Y más me duele juzgarme, ser duro conmigo mismo, reprocharme las preocupaciones y mi falta de fortaleza para resistir todo esto.
Me afecta no ser tan fuerte como creía. Me afectan las comparaciones y siempre perderlas.
Me afecta estar perdido y no tener respuestas. Me afecta haber visto la vida con claridad y que ahora todo sea borroso y confuso.
Me afecta estar mal conmigo mismo y que ese malestar se expanda a lo que me rodea, me molesta que en este momento tan solo irradie malestar.
No me siento cómodo donde estoy y ni siquiera encuentro comodidad bajo mi piel. No sé qué hacer, ni a dónde ir. Pero entonces miro, escucho y me pierdo, me pierdo de verdad, en este momento, con miles de formas y aromas y escucho, escucho. Escucho.
Estoy aquí. Nunca me he ido. Hay algo que siempre está.
Nunca es suficiente. Es una locura. Nunca basta con lo que hay, con lo que somos y lo que hacemos. No basta con despertar por la mañana, no basta con decir buenos días, no basta con desayunar y tal vez charlar acerca del clima cambiante. No basta con estar vivo hoy. Siempre hay que buscar un después, siempre hay que buscar un mañana, un siguiente paso. Y ese paso que darás después es siempre más importante que el que estás dando ahora. No importa que escriba, importa que publique y que se vea. No importa que respire, importa que produzca beneficios. No importa que el tobillo me duela, tan solo importa el día en que vuelva a correr con naturalidad.
No tiene ningún sentido. Y acabo de llegar al increíble estado de sudar de todo, ese estado en el que te das cuenta de que no eres nadie y que tu mente es minúscula, ese estado en el que tan solo existe esto, lo que está ocurriendo y que nada más importa.
Necesito un abrazo, un abrazo de mí mismo. Hacer las paces, acariciarme y observarme con comprensión. Darme un besito, revolverme el pelo y decirme que no hace falta esperar a que todo salga bien; todo ya es como tiene que ser.
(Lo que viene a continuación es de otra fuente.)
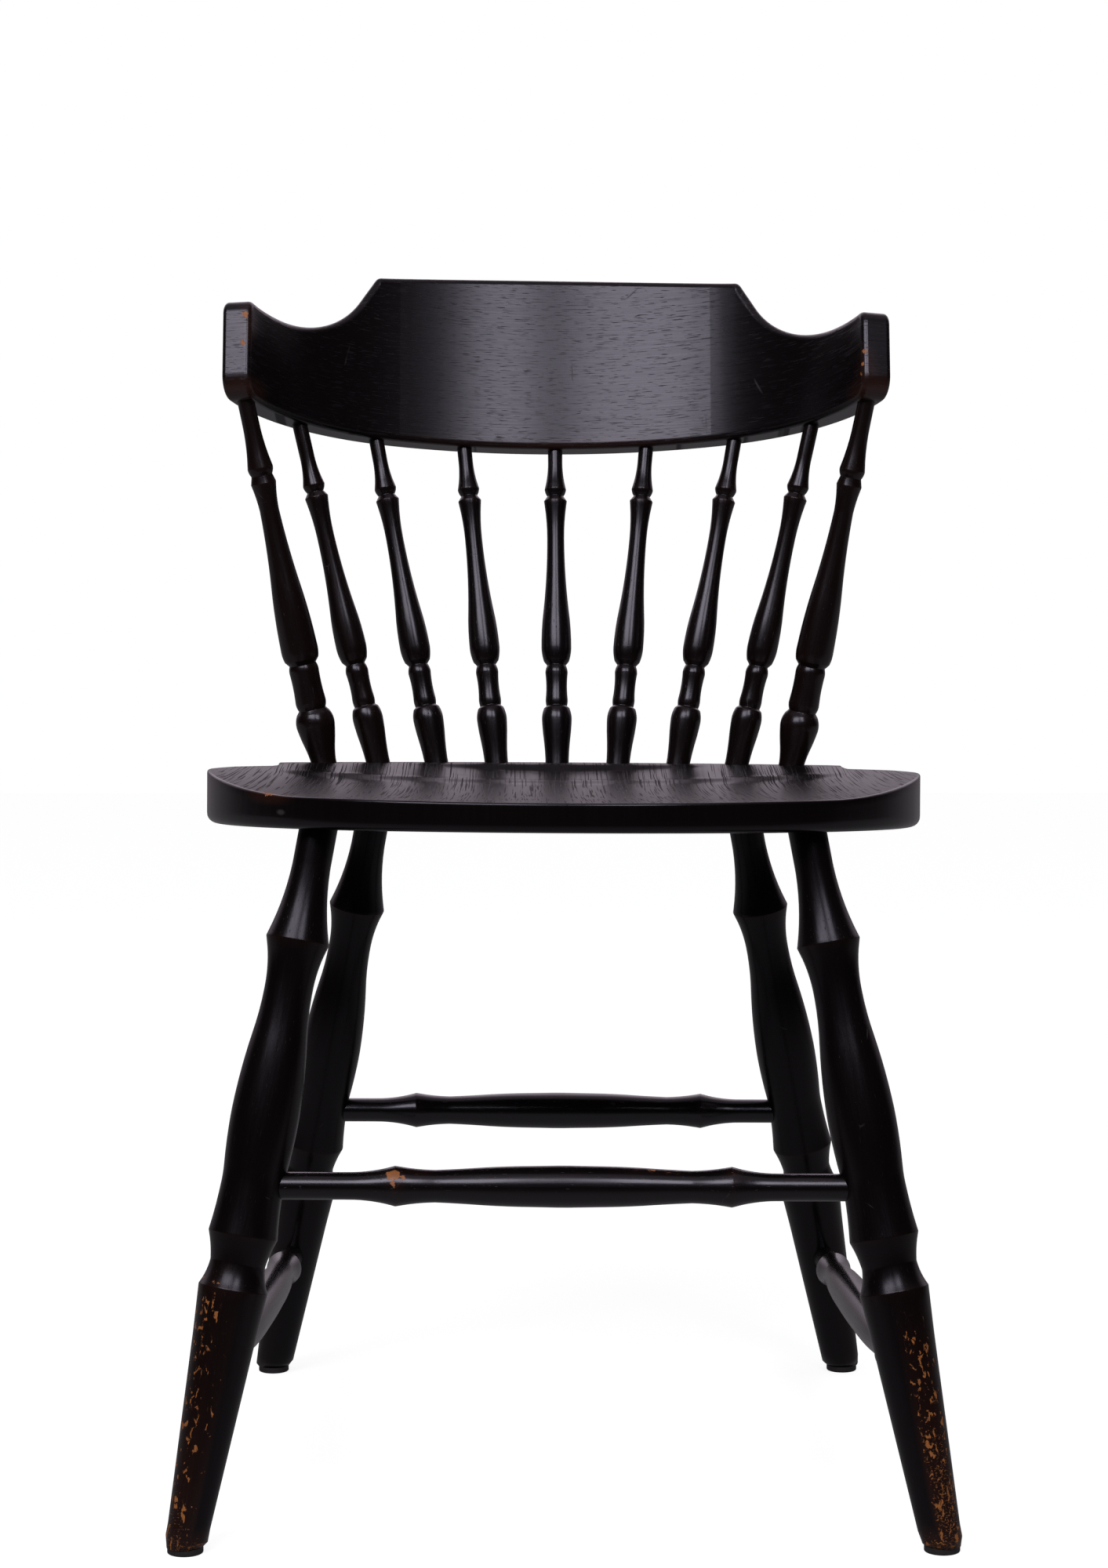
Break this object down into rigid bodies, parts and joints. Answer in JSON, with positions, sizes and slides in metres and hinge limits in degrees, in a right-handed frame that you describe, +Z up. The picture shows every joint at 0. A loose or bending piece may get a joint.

Sentir amor, hacia cada uno de mis músculos y articulaciones, dar las gracias a mi estómago e intestinos por hacer todo lo posible por digerir la comida de La Paz. Empezar por mí, o empezar por esas flores blancas del jardín, aprender de su inocencia e impregnarme del rocío que cubre sus hojas.
No hay ningún sito al que llegar. Tal vez, cuando mi tobillo vuelva a su tamaño normal, mis pies se desplacen hacia alguna parte y que en efecto, llegue a algún lugar. Pero no me refiero a un lugar físico, me refiero a que no hay cimas que alcanzar, cimas psicológicas, cimas de prestigio o lugares ficticios que en tu cabeza otorguen la tan ansiada seguridad.
No tengo nada que demostrar, a nadie, sobre todo a mí mismo. No tengo nada que defender, ni ningún motivo por el que luchar. No voy a luchar.

A tomar por culo todo. Empecemos de nuevo. Por primera vez.